The Federal Trade Commission will require the national kidney-dialysis chain U.S. Renal Care, Inc., for which Rangers Renal Holdings LP is the parent company, to divest its ownership interest in three outpatient dialysis clinics in Laredo, Texas, as part of a settlement resolving charges that its $640 million acquisition of competitor DSI Renal, from DSI Renal’s ultimate parent company, Dialysis Parent, LLC, would be anticompetitive.
U.S. Renal Care is the third-largest provider of outpatient dialysis services in the United States and DSI Renal is the sixth-largest. Hemodialysis – the filtering of a person’s blood to replace the functions of a kidney – is a therapy that most patients with end-stage renal disease need to stay alive. Most patients must visit a clinic as often as three times per week for treatment, for three to five hours at a time, to obtain the life-sustaining therapy.

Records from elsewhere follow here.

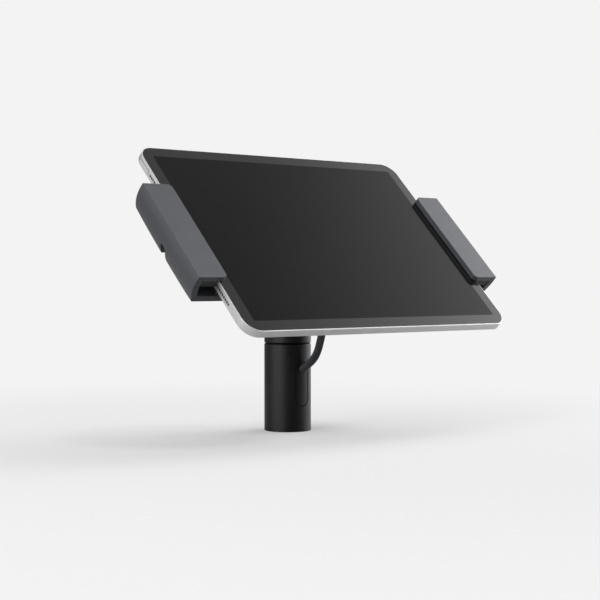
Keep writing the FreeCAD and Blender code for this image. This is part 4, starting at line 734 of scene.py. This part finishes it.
def make_world():
    """Backdrop for the camera, bright areas for reflections and soft light for all the rest."""
    world = bpy.data.worlds.new("world")
    scene.world = world
    world.use_nodes = True
    world.node_tree.nodes.clear()
    where = add(world, "ShaderNodeTexCoord")
    total = None
    for towards, begins, full, strength in GLOSS_AREAS:
        facing = add(world, "ShaderNodeVectorMath", operation="DOT_PRODUCT")
        facing.inputs[1].default_value = Vector(towards).normalized()
        link(world, where.outputs["Generated"], facing.inputs[0])
        area = add(world, "ShaderNodeMapRange", interpolation_type="SMOOTHSTEP")
        area.inputs["From Min"].default_value = begins
        area.inputs["From Max"].default_value = full
        area.inputs["To Max"].default_value = strength
        link(world, facing.outputs["Value"], area.inputs["Value"])
        joined = add(world, "ShaderNodeMath", operation="ADD")
        joined.inputs[1].default_value = GLOSS_BASE
        link(world, area.outputs["Result"], joined.inputs[0])
        if total:
            link(world, total.outputs["Value"], joined.inputs[1])
        total = joined
    gloss = add(world, "ShaderNodeBackground", Color=(1, 1, 1, 1))
    link(world, total.outputs["Value"], gloss.inputs["Strength"])
    soft = add(world, "ShaderNodeBackground", Color=(1, 1, 1, 1), Strength=SOFT_LIGHT)
    backdrop = add(world, "ShaderNodeBackground", Color=(WHITE, WHITE, WHITE, 1))
    path = add(world, "ShaderNodeLightPath")
    first = add(world, "ShaderNodeMixShader")
    link(world, path.outputs["Is Glossy Ray"], first.inputs["Fac"])
    link(world, soft.outputs["Background"], first.inputs[1])
    link(world, gloss.outputs["Background"], first.inputs[2])
    second = add(world, "ShaderNodeMixShader")
    link(world, path.outputs["Is Camera Ray"], second.inputs["Fac"])
    link(world, first.outputs["Shader"], second.inputs[1])
    link(world, backdrop.outputs["Background"], second.inputs[2])
    output = add(world, "ShaderNodeOutputWorld")
    link(world, second.outputs["Shader"], output.inputs["Surface"])


make_world()

# Softboxes: place, width and height in metres, and power in watts
SOFTBOXES = {
    "overhead": ((0.0, 0.0, 1.5), 1.2, 1.2, 2.4),
    "right_high": ((0.95, 0.0, 1.15), 0.9, 1.2, 6.8),
    "right_mid": ((1.15, -0.35, 0.75), 0.6, 0.8, 7.1),
    "left_mid": ((-1.15, -0.35, 0.75), 0.6, 0.8, 7.9),
}
AIM = Vector((0, -0.02, 0.1))


def softbox(name, stand, width, height, power):
    """A rectangular lamp that faces the stand and doesn't show in reflections."""
    data = bpy.data.lights.new(name, "AREA")
    data.shape = "RECTANGLE"
    data.size = width
    data.size_y = height
    data.energy = power
    item = bpy.data.objects.new(name, data)
    item.location = stand
    item.rotation_euler = (AIM - Vector(stand)).to_track_quat("-Z", "Y").to_euler()
    item.visible_glossy = False
    scene.collection.objects.link(item)


for lamp, values in SOFTBOXES.items():
    softbox(lamp, *values)
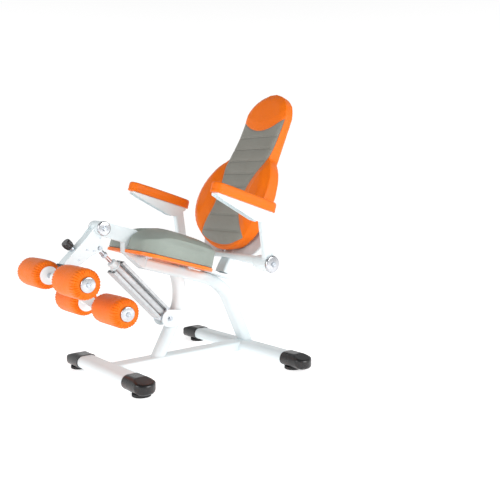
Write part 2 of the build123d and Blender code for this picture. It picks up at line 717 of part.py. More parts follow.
def roller_parts(level, spot, side):
    x, y = spot
    z0, z1 = side * ROLLER_IN, side * ROLLER_OUT
    core = local_rod(x, y, CORE_RADIUS, z0, side * (ROLLER_OUT - 4))
    core += local_rod(x, y, 36, side * (ROLLER_IN - 5), z0)
    core -= local_rod(x, y, ROLLER_AXLE + FIT, side * (ROLLER_IN - 8), side * (ROLLER_OUT + 1))
    pad = local_rod(x, y, ROLLER_RADIUS, z0 + side * 0.2, z1)
    rims = [e for e in pad.edges() if e.geom_type == GeomType.CIRCLE]
    pad = fillet(rims, 14)
    pad -= local_rod(x, y, CORE_RADIUS, z0 - side * 2, side * (ROLLER_OUT + 2))
    cap = Pos(x, y, 0) * dome(29, 7, side * (ROLLER_OUT + 0.3), side, 5)
    cap += local_rod(x, y, 6, side * (ROLLER_OUT + 7), side * (ROLLER_OUT + 10))
    cap += local_rod(x, y, CORE_RADIUS - 0.5, side * (ROLLER_OUT - 2.5), side * (ROLLER_OUT + 0.4))
    name = f"{level}_{'right' if side > 0 else 'left'}"
    return {
        f"roller_core_{name}": LEVER * core,
        f"roller_pad_{name}": LEVER * pad,
        f"roller_cap_{name}": LEVER * cap,
    }


def carriage_parts():
    parts = {
        "carriage_inner_tube": inner_tube(),
        "roller_crossbar": crossbar(),
        "upper_roller_axle": roller_axle(UPPER_ROLLER),
        "lower_roller_axle": roller_axle(LOWER_ROLLER),
    }
    for level, spot in (("upper", UPPER_ROLLER), ("lower", LOWER_ROLLER)):
        for side in (1, -1):
            parts.update(roller_parts(level, spot, side))
    return parts


# --------------------------------------------------------------------------- cylinder
def strut_rod(x0, x1, radius, y=0.0):
    """Cylinder along the strut, local x."""
    return Pos((x0 + x1) / 2, y, 0) * Rot(0, 90, 0) * Cylinder(radius, abs(x1 - x0))


def profile_section():
    """Extruded barrel: round body between ribbed flanges; x is Y, y is across the strut."""
    wide = PROFILE_WIDE / 2
    deep = PROFILE_DEEP / 2
    body = Circle(24.5)
    for side in (1, -1):
        body += Pos(0, side * (deep - 2)) * Rectangle(PROFILE_WIDE, 4)
        body += Pos(0, side * (deep - 7)) * Rectangle(12, 10)
        for across in (1, -1):
            body += Pos(across * (wide - 1.5), side * (deep - 6)) * Rectangle(3, 12)
            body += Pos(across * (wide - 4), side * (deep - 11.5)) * Rectangle(8, 2.5)
            body += Pos(across * 19.5, side * (deep - 8)) * Rectangle(3, 12)
            body += Pos(across * 15, side * (deep - 13)) * Rectangle(8, 5)
    return body - Circle(BORE_RADIUS)


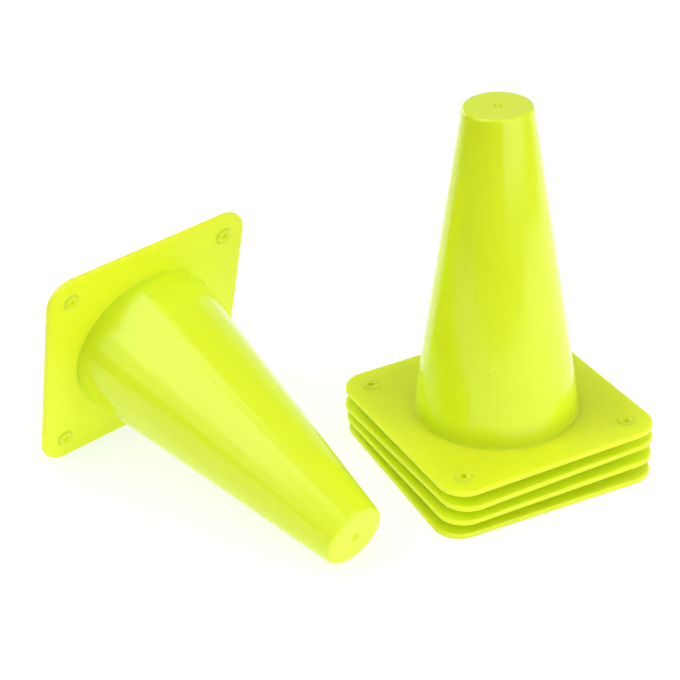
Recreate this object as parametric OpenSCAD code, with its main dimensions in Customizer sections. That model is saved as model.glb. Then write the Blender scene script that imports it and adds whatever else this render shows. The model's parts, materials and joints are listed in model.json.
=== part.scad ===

According to the complaint, the acquisition would lead to a significant increase in market concentration and anticompetitive effects in one local market—Laredo, Texas—by reducing the number of providers from three to two. The likely result would be elimination of direct competition between U.S. Renal Care and DSI Renal, reduced incentives to improve service or quality for dialysis patients, and increased ability for the merged company to unilaterally increase prices, the Commission alleges.
The Commission also alleges that if the merger takes place as proposed, the Laredo area does not have sufficient available kidney specialists to support new competition in this market.
Under the terms of the proposed settlement, Rangers Renal and Dialysis Parent agree to divest the three DSI Renal outpatient dialysis clinics in Laredo to Satellite Healthcare, Inc., which has been in the outpatient dialysis business since 1973 and is well positioned to replace the competition that otherwise would have been lost due to the proposed transaction. U.S. Renal Care will transfer to Satellite the medical director agreement and leases for the divested clinics and provide Satellite with transitional financial, information technology, and purchasing services to ensure continuity of patient care. Firewalls and confidentiality agreements will ensure that U.S. Renal and Satellite do not exchange competitively sensitive information during the transition. The FTC may appoint a monitor to oversee the transition.
Details about the case are set forth in the analysis to aid public comment for this matter. The Commission vote to issue the complaint and accept the proposed consent order for public comment was 4-0.
The FTC will publish the consent package in the Federal Register shortly. The agreement will be subject to public comment for 30 days, beginning today and continuing through January 29, 2016, after which the Commission will decide whether to make the proposed consent order final. Comments can be filed electronically or in paper form by following the instructions in the “Supplementary Information” section of the Federal Register notice.
NOTE: The Commission issues an administrative complaint when it has “reason to believe” that the law has been or is being violated, and it appears to the Commission that a proceeding is in the public interest. When the Commission issues a consent order on a final basis, it carries the force of law with respect to future actions. Each violation of such an order may result in a civil penalty of up to $16,000 per day.